As explained above, the concept of child abuse is founded from the idea that the parent does not care for their child or even intends to injure their child. It’s how society has understood it for over a hundred years. Over time we have evolved to think of educational neglect as a form of abuse, even if the parents want to withhold education.
But what about deeply religious communities, like the Amish? While Amish children learn important trade skills, formal education ends at the 8th grade level. Yet Child Protective Services does not go to Amish communities and take their children. What constitutes child abuse is not clear, even in situations where the government has made a clear stance.
So how do we decide when homeopathy goes too far? When a child is badly injured? When they die? Or do we have a right to stop it before it starts?
Stories float around about parents refusing to give children antibiotics, for something like an ear infection, and instead are choosing a homeopathic option. When they tell the doctor that they refuse, or if it is discovered that they never filled out the prescription, is that abuse? Is it okay because it’s something innocent like an ear infection?
When It Comes to Medical Decisions, Child Abuse Seems to Walk a Fine Line
At the moment, the law seems to have the view that a parent has a right to make medical choices for their child until something goes wrong.
Sadly, there are cases where a child is facing a terminal illness and instead of pursuing aggressive treatment to prolong their life by a few months or even a year, their parents make the choice to focus on comfort care so their child doesn’t experience an agonizing death. But no one would ever accuse these parents of abusing or neglecting their child.
There is a family in Oregon who decided not to vaccinate their son.
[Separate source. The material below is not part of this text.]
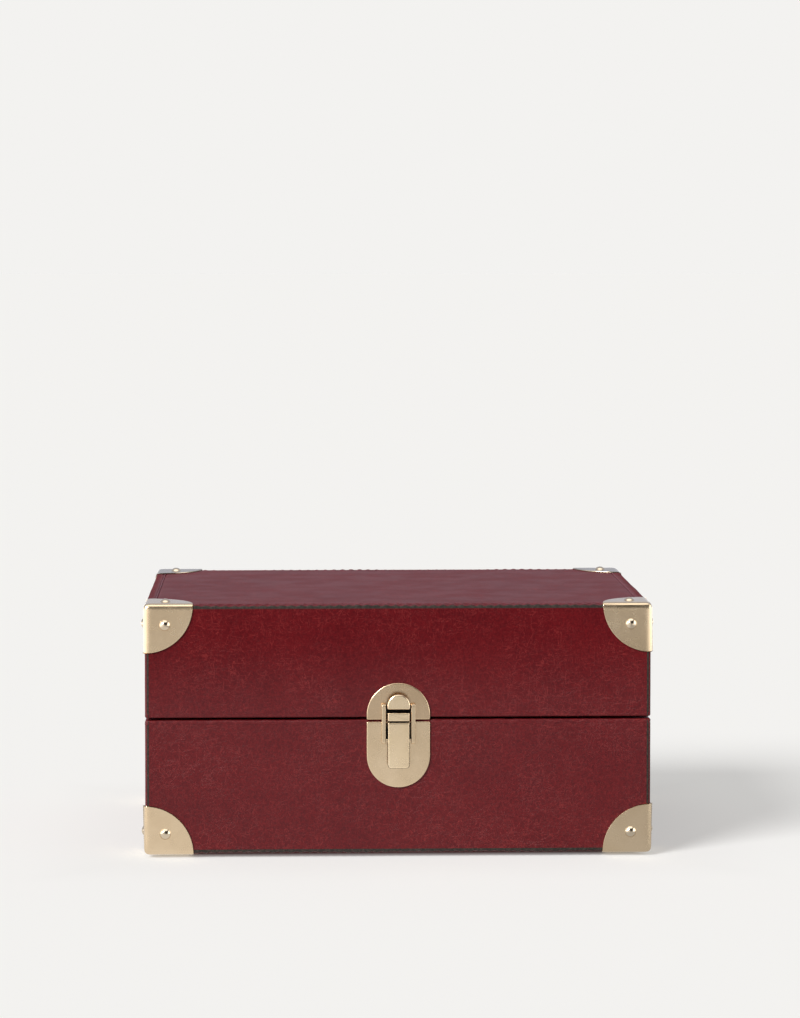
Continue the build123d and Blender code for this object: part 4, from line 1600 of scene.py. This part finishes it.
@dataclass
class Tray:
    """The lift-out tray with its cells, ring rolls and leather pull tabs."""

    finishes: Finishes
    cell: float = 38 * MM
    divider: float = 3 * MM
    wall: float = 3 * MM
    roll_count: int = 7
    roll_gap: float = 0.3 * MM
    roll_shrink: float = 0.5 * MM
    soft: float = 0.9 * MM
    tab_thick: float = 1.4 * MM
    tab_corner: float = 7.6 * MM

    def build(self) -> None:
        """Build and dress the tray."""
        self.box()
        self.cells()
        self.ring_rolls()
        self.tabs()

    def cover(self, name: str, parts: Sequence[Piece], node: str) -> None:
        """Wrap some of the tray's boards in suede, as one piece."""
        wrapped(name, parts, "tray", node, self.finishes.suede)

    def box(self) -> None:
        """The tray's floor and its four walls."""
        low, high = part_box("tray_floor")
        self.cover("tray_floor_board", [slab("tray_floor_board", low, high, 0.5 * MM)], "tray_floor")
        low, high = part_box("tray_long_walls")
        front = slab("front_wall", low, (high.x, low.y + self.wall, high.z), self.soft, 4)
        back = slab("back_wall", (low.x, high.y - self.wall, low.z), high, self.soft, 4)
        self.cover("tray_front_and_back", [front, back], "tray_long_walls")
        low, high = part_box("tray_side_walls")
        left = slab("left_wall", low, (low.x + self.wall, high.y, high.z), self.soft, 4)
        right = slab("right_wall", (high.x - self.wall, low.y, low.z), high, self.soft, 4)
        self.cover("tray_sides", [left, right], "tray_side_walls")

    def cells(self) -> None:
        """The long divider and the six short ones."""
        low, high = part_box("tray_long_divider")
        self.cover("tray_long_rail", [slab("rail", low, high, self.soft, 4)], "tray_long_divider")
        cross_low, cross_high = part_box("tray_cross_dividers")
        rail_front, rail_back = low.y, high.y
        half = self.divider / 2
        short = slab("short", (-2 * self.cell - half, rail_back, cross_low.z),
                     (-2 * self.cell + half, cross_high.y, cross_high.z), self.soft, 4)
        row_of(short, 5, (self.cell, 0, 0))
        roll_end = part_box("ring_rolls")[1].x + 0.15 * MM
        stop = slab("stop", (roll_end, cross_low.y, cross_low.z),
                    (roll_end + self.divider, rail_front, cross_high.z), self.soft, 4)
        self.cover("tray_short_rails", [short, stop], "tray_cross_dividers")

    def ring_rolls(self) -> None:
        """Seven foam rolls under suede, pressed against each other to hold rings."""
        low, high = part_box("ring_rolls")
        pitch = (high.y - low.y + self.roll_gap) / self.roll_count
        wide = pitch - self.roll_gap
        shrink = self.roll_shrink
        roll = block("ring_roll_set", (low.x + shrink, low.y + shrink, low.z),
                     (high.x - shrink, low.y + wide - shrink, high.z - shrink))
        round_edges(roll, (wide - 2 * shrink) * 0.48, 7, lambda edge: (
            runs_along(edge, Axis.X) and middle_of(edge).z > high.z - 2 * MM))
        round_ends(roll, 1.5 * MM, 3)
        puff(roll, 2.2 * MM, 0.5 * MM, lambda place: place.z < low.z + 1.0 * MM)
        row_of(roll, self.roll_count, (0, pitch, 0))
        smooth(roll, 70)
        settle(roll, "tray", [self.finishes.suede], ["ring_rolls"])

    def tabs(self) -> None:
        """Two leather tabs to lift the tray by, stitched to its ends."""
        low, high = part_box("tray_pull_tabs")
        thick = self.tab_thick
        tabs = []
        for x_low in (low.x, high.x - thick):
            tab = block("tab", (x_low, low.y, low.z), (x_low + thick, high.y, high.z))
            round_edges(tab, self.tab_corner, 10, lambda edge: runs_along(edge, Axis.X))
            round_ends(tab, 0.3 * MM, 2)
            tabs.append(tab)
        piece = joined("tray_tab_pair", tabs)
        smooth(piece, 40)
        paint_faces(piece, 1, lambda face: abs(face.normal.x) < 0.3)
        settle(piece, "tray", [self.finishes.leather, self.finishes.paint], ["tray_pull_tabs"])


@dataclass
class BaseRoom:
    """What the base holds under the tray: ledges and dividers, and the boards behind the leather."""

    finishes: Finishes
    cell: float = 54 * MM
    divider: float = 3 * MM
    ledge: float = 4 * MM

    def build(self) -> None:
        """Build the ledges and dividers, and finish the hidden boards."""
        low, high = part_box("tray_ledges")
        left = slab("left_ledge", low, (low.x + self.ledge, high.y, high.z), 0.8 * MM)
        right = slab("right_ledge", (high.x - self.ledge, low.y, low.z), high, 0.8 * MM)
        rail_low, rail_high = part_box("base_long_divider")
        rail = slab("base_long_rail", rail_low, rail_high, 0.9 * MM, 4)
        cross_low, cross_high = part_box("base_cross_dividers")
        cross = slab("base_short_rails", cross_low, (cross_low.x + self.divider, cross_high.y, cross_high.z),
                     0.9 * MM, 4)
        row_of(cross, 2, (self.cell, 0, 0))
        for name, parts, node in (
            ("tray_ledge_pair", [left, right], "tray_ledges"),
            ("base_long_rail", [rail], "base_long_divider"),
            ("base_short_rails", [cross], "base_cross_dividers"),
        ):
            wrapped(name, parts, "base", node, self.finishes.suede)
        for name, node in frame["nodes"].items():
            if name.endswith("_board") or name.endswith("_boards"):
                node.material_slots[0].material = self.finishes.wood
            elif name.endswith("backing_plate"):
                node.material_slots[0].material = self.finishes.steel


# ---------------------------------------------------------------- studio


@dataclass
class Studio:
    """A pale floor that runs into a pale room, one soft sun and the camera."""

    plan: Plan
    pale: Colour = (0.896, 0.888, 0.871)
    backdrop: Colour = (0.84, 0.88, 1.0)
    room_light: float = 0.24
    sun_on_floor: float = 0.68
    sun_height: float = 34.0
    sun_side: float = 46.0
    sun_spread: float = 26.0
    floor_glow: float = 0.5
    floor_size: float = 60.0
    under_case: float = 14 * MM
    dimmed: float = 70 * MM
    dimmest: float = 0.92
    lens: float = 114.15
    lens_shift: tuple[float, float] = (0.01375, -0.1179)
    stand: tuple[float, float, float] = (-0.0547, -1.7157, 0.3129)
    look_down: float = 2.619
    look_right: float = 1.703

    def build(self) -> None:
        """Set up floor, room, sun, camera and view."""
        self.floor()
        self.room()
        self.sun()
        self.camera()
        bpy.context.scene.view_settings.view_transform = "Standard"

    def floor(self) -> None:
        """A wide plain floor with the case's shadow in it, and a brightness of its own in reflections.

        A glow lifts it to the room's paleness for the camera, is dimmed near the case as painted shade, and
        stops under the case. Metal sees it darker far in front and to the right, and bright far out on both
        sides.
        """
        put_down_all()
        bpy.ops.mesh.primitive_plane_add(size=self.floor_size, location=(0, 0, 0))
        floor = placed("studio_floor")
        mix = Recipe("studio_floor")
        mix.set(Base_Color=(*self.pale, 1.0), Roughness=1.0, Specular_IOR_Level=0.0)
        lit = self.room_light + self.sun_on_floor
        place = mix.node("ShaderNodeSeparateXYZ", Vector=mix.place).outputs
        out = mix.sum(
            "MAXIMUM",
            mix.sum("SUBTRACT", mix.sum("ABSOLUTE", place["X"]), self.plan.right),
            mix.sum("SUBTRACT", mix.sum("ABSOLUTE", mix.sum("SUBTRACT", place["Y"], self.plan.middle)),
                    self.plan.back - self.plan.middle),
        )
        clear = mix.band(out, -self.under_case, 1 * MM)
        # Near the case the glow is dimmed to paint a shade around it.
        glow = mix.node(
            "ShaderNodeEmission", Color=(*self.pale, 1.0),
            Strength=mix.sum("MULTIPLY", mix.band(out, 0.0, self.dimmed, self.dimmest, 1.0),
                             (1.0 - (1.0 - self.floor_glow) * lit) / self.floor_glow),
        )
        seen = mix.sum("MULTIPLY", clear, mix.node("ShaderNodeLightPath").outputs["Is Camera Ray"])
        both = mix.node("ShaderNodeMixShader", Fac=mix.sum("MULTIPLY", seen, self.floor_glow))
        mix.feed(both.inputs[1], mix.shader.outputs[0])
        mix.feed(both.inputs[2], glow.outputs[0])
        ahead = mix.band(place["Y"], -1.0, -0.2, 0.62, 1.08)
        right = mix.band(place["X"], 0.0, 0.13, 1.0, 0.6)
        beside = mix.band(mix.sum("ABSOLUTE", place["X"]), 0.17, 0.9, 0.0, 1.6)
        shine = mix.sum("ADD", mix.sum("MULTIPLY", ahead, right), beside)
        mirrored = mix.node("ShaderNodeEmission", Color=(*self.pale, 1.0), Strength=shine)
        either = mix.node("ShaderNodeMixShader", Fac=mix.node("ShaderNodeLightPath").outputs["Is Glossy Ray"])
        mix.feed(either.inputs[1], both.outputs[0])
        mix.feed(either.inputs[2], mirrored.outputs[0])
        mix.feed(mix.tree.nodes["Material Output"].inputs["Surface"], either.outputs[0])
        floor.data.materials.append(mix.material)

    def room(self) -> None:
        """The room: plain and pale to the camera, dark in front with bright screens in reflections."""
        world = bpy.data.worlds.new("studio_room")
        bpy.context.scene.world = world
        world.use_nodes = True
        tree = world.node_tree
        tree.nodes.clear()

        def add(kind: str, **settings: Any) -> Any:
            """Add a node with some properties."""
            made = tree.nodes.new(kind)
            for key, value in settings.items():
                setattr(made, key, value)
            return made

        def light(colour: Any, strength: Any) -> Any:
            """A background of a colour and a strength."""
            made = add("ShaderNodeBackground")
            made.inputs["Color"].default_value = (*colour, 1.0)
            if isinstance(strength, bpy.types.NodeSocket):
                tree.links.new(strength, made.inputs["Strength"])
            else:
                made.inputs["Strength"].default_value = strength
            return made.outputs[0]

        def sums(operation: str, first: Any, second: Any) -> Any:
            """One step of arithmetic."""
            made = add("ShaderNodeMath", operation=operation)
            for socket, value in zip(made.inputs, (first, second)):
                if isinstance(value, bpy.types.NodeSocket):
                    tree.links.new(value, socket)
                else:
                    socket.default_value = value
            return made.outputs[0]

        def rise(value: Any, low: float, high: float, to: float) -> Any:
            """0 below a value, then smoothly up to a number."""
            made = add("ShaderNodeMapRange", interpolation_type="SMOOTHSTEP")
            tree.links.new(value, made.inputs["Value"])
            for key, number in (("From Min", low), ("From Max", high), ("To Max", to)):
                made.inputs[key].default_value = number
            return made.outputs["Result"]

        def either(factor: Any, first: Any, second: Any) -> Any:
            """The first light where the factor is 0, the second where it is 1."""
            made = add("ShaderNodeMixShader")
            for socket, value in zip(made.inputs, (factor, first, second)):
                tree.links.new(value, socket)
            return made.outputs[0]

        rays = add("ShaderNodeLightPath").outputs
        way = add("ShaderNodeSeparateXYZ")
        tree.links.new(add("ShaderNodeTexCoord").outputs["Generated"], way.inputs[0])
        across, depth, height = way.outputs
        front = sums("SUBTRACT", 0.5, sums("MULTIPLY", across, 2.0))
        front = sums("MAXIMUM", sums("MINIMUM", front, 1.2), 0.22)
        front = sums("MULTIPLY", front, sums("SUBTRACT", 1.0, rise(height, 0.1, 0.35, 0.7)))
        screens = (
            rise(height, 0.7, 0.95, 2.2),
            rise(across, 0.62, 0.86, 3.0),
            rise(sums("MULTIPLY", across, -1.0), 0.62, 0.86, 1.8),
        )
        for screen in screens:
            front = sums("ADD", front, screen)
        mirrored = either(rise(depth, -0.1, 0.3, 1.0), light(self.pale, front), light(self.backdrop, 0.68))
        ambient = light(self.pale, self.room_light / self.pale[1])
        seen = light(self.pale, 1.0)
        lit = either(rays["Is Glossy Ray"], ambient, mirrored)
        plain = sums("MAXIMUM", rays["Is Camera Ray"], rays["Is Transmission Ray"])
        end = add("ShaderNodeOutputWorld")
        tree.links.new(either(plain, lit, seen), end.inputs[0])

    def sun(self) -> None:
        """One soft sun from high on the left, a little in front."""
        height, side = math.radians(self.sun_height), math.radians(self.sun_side)
        put_down_all()
        bpy.ops.object.light_add(type="SUN", rotation=(math.pi / 2 - height, 0, -side))
        sun = bpy.context.object
        sun.name = "studio_sun"
        sun.data.energy = self.sun_on_floor * math.pi / math.sin(height)
        sun.data.angle = math.radians(self.sun_spread)

    def camera(self) -> None:
        """The camera, far off with a long lens, looking a little down."""
        data = bpy.data.cameras.new("studio_camera")
        data.lens = self.lens
        data.shift_x, data.shift_y = self.lens_shift
        camera = bpy.data.objects.new("studio_camera", data)
        camera.location = self.stand
        camera.rotation_euler = (math.radians(90 - self.look_down), 0, math.radians(-self.look_right))
        bpy.context.scene.collection.objects.link(camera)
        bpy.context.scene.camera = camera


def main() -> None:
    """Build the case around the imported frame."""
    logging.basicConfig(level=logging.INFO, format="%(name)s: %(message)s")
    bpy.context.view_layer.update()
    plan, finishes = Plan.read(), Finishes.made()
    for half in Half:
        Shell(plan, finishes, half).build()
    Corners(plan, finishes).build()
    Latch(plan, finishes).build()
    Hinges(plan, finishes).build()
    Lining(finishes).build()
    Tray(finishes).build()
    BaseRoom(finishes).build()
    Studio(plan).build()


if __name__ == "__main__":
    main()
But their son eventually contracted tetanus, which is an extremely painful and deadly illness. After millions spent in medical care and intensive treatment, the child’s doctors offered to vaccinate their son against tetanus to make sure it doesn’t happen again.
The parents declined.
In this case, what sort of repercussion, if any, should they face? They did not purposefully give their child tetanus. They didn’t plan on him contracting tetanus. No one hopes or plans on their child catching a terrible illness. Their decision to not vaccinate and other parents’ decision to use homeopathic remedies, instead of doctor prescribed medication, is made with the best of intentions.
Even so, would it be considered child abuse? Their child underwent immense pain and suffering due to their decision to not vaccinate. Should the government step in? Should they, and other parents like them, lose custody of their child?
We live in a world where diseases are easily caught and what was once considered “innocent” childhood ailments, like measles, are now understood to be potentially fatal. While no parent hopes or plans on their child getting an ear infection or measles, it can happen.
The government must eventually address this issue and ask themselves if failing to vaccinate or choosing “all natural” remedies over proven medical treatment should fall under the category of child abuse. They must ask if it is a violation of parents’ rights or if the child’s safety and health is at a great enough risk to override their parents’ long respected autonomy.
We need to put aside our previous understanding of child abuse, where there must be some active form of neglect or bad intent, and remember the old adage:
The road to hell is paved with good intentions.